Open MPI logo

Open MPI Development Mailing List Archives

  |   Home   |   Support   |   FAQ   |   all Development mailing list

Subject: Re: [OMPI devel] 1.3.1 -- bad MTT from Cisco
From: Eugene Loh (Eugene.Loh_at_[hidden])
Date: 2009-03-11 12:19:41


Ralph Castain wrote:

> Could be nobody is saying anything...but I would be surprised if -
> nobody- barked at a segfault during startup.

Well, if it segfaulted during startup, someone's first reaction would
probably be, "Oh really?" They would try again, have success, attribute
to cosmic rays, and move on. But, yes, it is presumably rare
(reasonably measured in parts per million), and the failure is early and
obvious. And in code that is due to change very soon.

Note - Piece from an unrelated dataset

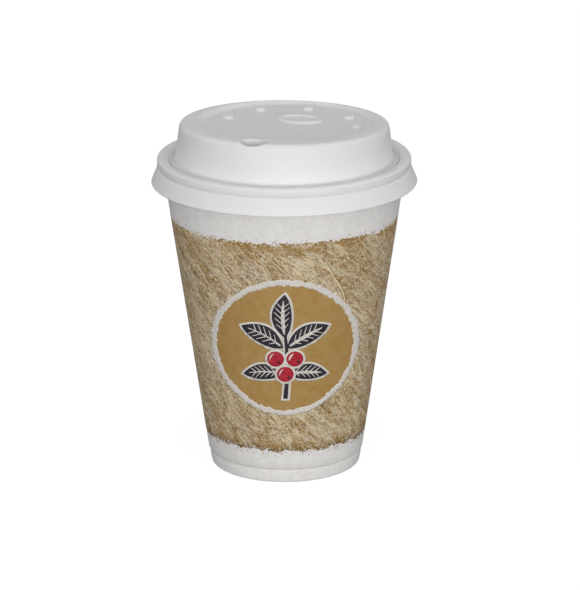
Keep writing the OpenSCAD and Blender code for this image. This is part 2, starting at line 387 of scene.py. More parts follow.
def sink_deck(points):
    """Lowers the top to the sunken deck."""
    plan = points[..., :2]
    from_sip = plan @ SIP
    from_side = plan @ SIDE
    deck_r = np.hypot(from_sip + DECK_SHIFT, from_side)
    side = DECK_Z + (deck_r - DECK_R) * math.tan(DECK_SLOPE)
    ledge = DECK_Z + (from_sip - LEDGE_R) * math.tan(LEDGE_SLOPE)
    walls = soft_max(side, ledge, LEDGE_BLEND)
    carved = soft_max(DECK_Z, walls, DECK_BLEND)
    sunk = points.copy()
    sunk[..., 2] = soft_min(points[..., 2], carved, CREST_BLEND)
    return sunk


def lid_outside(columns):
    """Points of the lid's outer face, rows from the lip to the middle of the deck."""
    turn = np.linspace(0, 2 * math.pi, columns, endpoint=False)
    rim = turned(line_up(rim_section(), RIM_PITCH), columns)
    wall = np.array(line_up(dome_section(), DOME_PITCH))
    dome = risen(wall[:, :1] + 0 * turn, wall[:, 1:] + 0 * turn, turn + 0 * wall[:, :1])
    radii = np.linspace(CREST_R, TOP_PITCH, round(CREST_R / TOP_PITCH))[1:, None]
    top = risen(radii + 0 * turn, DOME_H + 0 * radii + 0 * turn, turn + 0 * radii)
    return np.concatenate([rim, dome, sink_deck(top)])


def lid_shell(columns):
    """A closed sheet: the outer face, the inner face and the rounded lip between them."""
    outer = lid_outside(columns)
    inner = outer - shared_normals(outer) * SHEET
    lip_mid = (outer[:1] + inner[:1]) / 2 + np.array([0, 0, -SHEET * 0.35])
    points = np.concatenate([inner[::-1], lip_mid, outer])
    verts = points.reshape(-1, 3).tolist()
    faces = grid_faces(len(points), columns)
    under, top = len(verts), len(verts) + 1
    verts += [inner[-1].mean(axis=0), outer[-1].mean(axis=0)]
    faces += fan(0, under, columns, flip=True)
    faces += fan((len(points) - 1) * columns, top, columns)
    return verts, faces


def oval_outline(reach, aside, length, width, fullness=1.0, count=48):
    """Plan outline of an oval on the lid; a fullness of 1 is an ellipse, less fills its corners."""
    turn = np.linspace(0, 2 * math.pi, count, endpoint=False)
    sine, cosine = np.sin(turn), np.cos(turn)
    out = reach + width / 2 * np.sign(sine) * np.abs(sine) ** fullness
    across = aside + length / 2 * np.sign(cosine) * np.abs(cosine) ** fullness
    return (out[:, None] * SIP + across[:, None] * SIDE)[::-1]


def stack(levels):
    """A closed solid through plan outlines at their heights."""
    count = len(levels[0][0])
    verts = [(x, y, z) for outline, z in levels for x, y in outline]
    last = len(verts) - count
    faces = [tuple(reversed(range(count))), tuple(range(last, last + count))]
    return verts, faces + grid_faces(len(levels), count)


def sip_outline(z, top, grow):
    """The hole that is drunk from at one height; its back wall slants forward on the way down."""
    lean = COLLAR_LEAN * (top - z)
    return oval_outline(SIP_R + lean / 2, SIP_SIDE, SIP_L + 2 * grow, SIP_W - lean + 2 * grow,
                        SIP_FULLNESS, 96)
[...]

I don't understand what's going on, but I guess each process is calling
sm_btl_first_time_init(), during which it initializes its own shm_bases
value, FIFOs, and shm_fifo pointer. If a remote process saw those
memory operations in that order, then initialization of the shm_fifo
pointer would be an indicator that the rest of the data structures had
been initialized. But there are no memory barriers between those
operations to order them. So, perhaps testing the shm_fifo pointer
doesn't really mean much. I don't know enough about memory coherency to
know.

I think Terry has seen
https://svn.open-mpi.org/source/xref/ompi_1.3/ompi/mca/btl/sm/btl_sm.c?r=20298#520
produce a wild "diff" value (between local and remote "bases"), even
though it was supposed to be 0. I could see this happening if one saw
the updates to the remote bases and shm_fifo values in the "wrong" order.

Jeff said he saw a problem at
https://svn.open-mpi.org/source/xref/ompi_1.3/ompi/mca/btl/sm/btl_sm.c?r=20298#529
. He says he sees reasonable values for .fifo[j][...], so this would be
harder to explain.